In that sense, the pleasure a butterfly feels as a commanding thing, set against its overall brain function probably is more at the cellular automota end of the scale. The mouse we're trying to kill, before it gets our cheese is a couple or more orders of magnitude up the food chain. Its decidedly not monochrome.
Its where you draw the line which matters, in conversations about ethics and equity. Jains draw it a lot lower than I do.
Maybe the signal they get from satisfaction is very low but it's still something.. and probably not a one bit thing.
She likes food, but it seems like her main interest is playing. She'd rather run around in circles or play fetch than eat most of the time.
At first we actually thought he wasn't food motivated, but that was before we started feeding him human food. He goes into full scavenger/hunter mode whenever he's outside too, and manages to find all sorts of junk on the ground that I swear isn't there until he has it in his mouth.
He actually slipped his harness and ran away for a week earlier this year, and we were able to catch him again with the help of hot dogs and fried chicken (and a lot of hard work and a lot of help from local volunteer organizations).
You can check him out here: https://www.instagram.com/kubotheshiba/
Although they will eat you if you die and they have access to your corpse..
Although it is more traumatic for whoever has to deal with the body.
> The dogs start biting and eating as a form of animal instinct. They notice you’re dead by your smell and lack of reaction, and they come and lick the unclothed areas to wake you up. If you’re dead and there’s no reaction, they switch and enter the next level—from licking to biting. That’s all. It is not a matter of hunger.
Quite sad, really.
https://www.ncbi.nlm.nih.gov/pubmed/21533604
Cats? They'll sit on your corpse to interview servants to replace you.

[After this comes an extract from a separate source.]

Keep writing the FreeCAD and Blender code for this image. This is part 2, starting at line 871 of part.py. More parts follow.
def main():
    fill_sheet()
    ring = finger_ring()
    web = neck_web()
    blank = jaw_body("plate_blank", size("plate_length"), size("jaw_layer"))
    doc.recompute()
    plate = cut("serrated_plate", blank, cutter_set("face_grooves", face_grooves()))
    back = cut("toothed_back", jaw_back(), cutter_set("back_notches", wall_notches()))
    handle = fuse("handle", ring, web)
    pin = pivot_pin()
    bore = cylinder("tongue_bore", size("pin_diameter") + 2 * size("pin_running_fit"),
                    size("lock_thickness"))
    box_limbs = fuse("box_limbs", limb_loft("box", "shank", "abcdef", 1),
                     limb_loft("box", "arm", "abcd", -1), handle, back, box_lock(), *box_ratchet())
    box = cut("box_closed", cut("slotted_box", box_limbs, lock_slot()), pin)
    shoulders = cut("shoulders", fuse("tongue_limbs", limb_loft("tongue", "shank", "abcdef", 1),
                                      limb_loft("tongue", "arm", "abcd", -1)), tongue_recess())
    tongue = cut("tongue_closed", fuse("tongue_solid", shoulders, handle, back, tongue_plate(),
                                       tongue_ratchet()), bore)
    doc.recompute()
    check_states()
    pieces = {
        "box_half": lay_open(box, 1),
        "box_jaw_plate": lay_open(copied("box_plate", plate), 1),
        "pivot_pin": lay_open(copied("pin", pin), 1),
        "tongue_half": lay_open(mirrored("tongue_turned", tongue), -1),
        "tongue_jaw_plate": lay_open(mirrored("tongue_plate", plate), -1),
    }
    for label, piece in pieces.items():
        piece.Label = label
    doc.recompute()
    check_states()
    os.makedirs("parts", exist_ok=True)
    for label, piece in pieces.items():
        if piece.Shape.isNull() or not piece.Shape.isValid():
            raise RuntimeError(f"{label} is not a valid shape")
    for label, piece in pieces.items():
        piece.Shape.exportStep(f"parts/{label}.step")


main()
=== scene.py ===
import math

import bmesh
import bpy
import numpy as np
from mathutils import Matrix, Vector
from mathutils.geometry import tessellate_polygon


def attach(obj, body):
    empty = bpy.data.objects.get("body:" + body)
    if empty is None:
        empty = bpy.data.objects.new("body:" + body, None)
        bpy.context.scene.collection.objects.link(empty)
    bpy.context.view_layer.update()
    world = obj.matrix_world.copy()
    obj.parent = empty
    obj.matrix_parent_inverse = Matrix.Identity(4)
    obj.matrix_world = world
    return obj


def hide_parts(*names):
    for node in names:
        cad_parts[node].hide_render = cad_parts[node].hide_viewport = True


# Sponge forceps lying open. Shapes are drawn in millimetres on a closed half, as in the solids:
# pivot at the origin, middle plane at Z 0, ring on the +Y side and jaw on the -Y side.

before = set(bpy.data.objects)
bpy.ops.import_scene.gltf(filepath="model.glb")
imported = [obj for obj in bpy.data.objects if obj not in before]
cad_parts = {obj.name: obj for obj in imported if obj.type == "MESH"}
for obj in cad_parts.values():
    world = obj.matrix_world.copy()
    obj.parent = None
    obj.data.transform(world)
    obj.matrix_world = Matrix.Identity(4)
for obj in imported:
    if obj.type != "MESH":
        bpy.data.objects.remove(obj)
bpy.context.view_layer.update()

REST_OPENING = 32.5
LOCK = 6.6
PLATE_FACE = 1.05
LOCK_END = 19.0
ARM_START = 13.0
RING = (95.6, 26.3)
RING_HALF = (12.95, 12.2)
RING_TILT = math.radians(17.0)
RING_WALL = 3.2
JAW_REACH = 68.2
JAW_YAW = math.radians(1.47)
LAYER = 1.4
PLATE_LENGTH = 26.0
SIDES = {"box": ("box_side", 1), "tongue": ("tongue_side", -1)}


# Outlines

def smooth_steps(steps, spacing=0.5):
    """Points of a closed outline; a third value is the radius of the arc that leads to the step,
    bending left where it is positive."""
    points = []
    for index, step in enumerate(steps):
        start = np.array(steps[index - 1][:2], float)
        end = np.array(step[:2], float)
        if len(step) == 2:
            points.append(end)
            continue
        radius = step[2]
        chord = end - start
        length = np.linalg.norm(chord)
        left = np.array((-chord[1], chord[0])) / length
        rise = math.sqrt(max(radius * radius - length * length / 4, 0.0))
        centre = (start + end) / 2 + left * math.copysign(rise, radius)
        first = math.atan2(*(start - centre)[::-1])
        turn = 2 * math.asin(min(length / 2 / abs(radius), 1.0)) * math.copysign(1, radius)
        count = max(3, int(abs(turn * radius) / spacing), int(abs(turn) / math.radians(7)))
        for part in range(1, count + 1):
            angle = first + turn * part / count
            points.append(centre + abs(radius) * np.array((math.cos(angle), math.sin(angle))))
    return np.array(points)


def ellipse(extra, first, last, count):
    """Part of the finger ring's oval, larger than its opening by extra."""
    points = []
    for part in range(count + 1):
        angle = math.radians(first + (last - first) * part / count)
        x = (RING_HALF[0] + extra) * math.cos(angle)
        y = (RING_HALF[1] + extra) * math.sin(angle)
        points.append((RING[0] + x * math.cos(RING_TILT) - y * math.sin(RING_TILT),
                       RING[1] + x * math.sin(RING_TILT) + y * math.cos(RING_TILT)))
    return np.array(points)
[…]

[0] https://en.wikipedia.org/wiki/Greyfriars_Bobby
I think cats get way more flak than is deserved. My friend has a very intelligent Siberian. When that fucking cat looks at you, you know it can see into your fucking soul, I don't know how to describe it. And the way they play with lasers, it's amazing how quick they are. I mean, they know it's just a laser, but they put all their skills into hunting it down.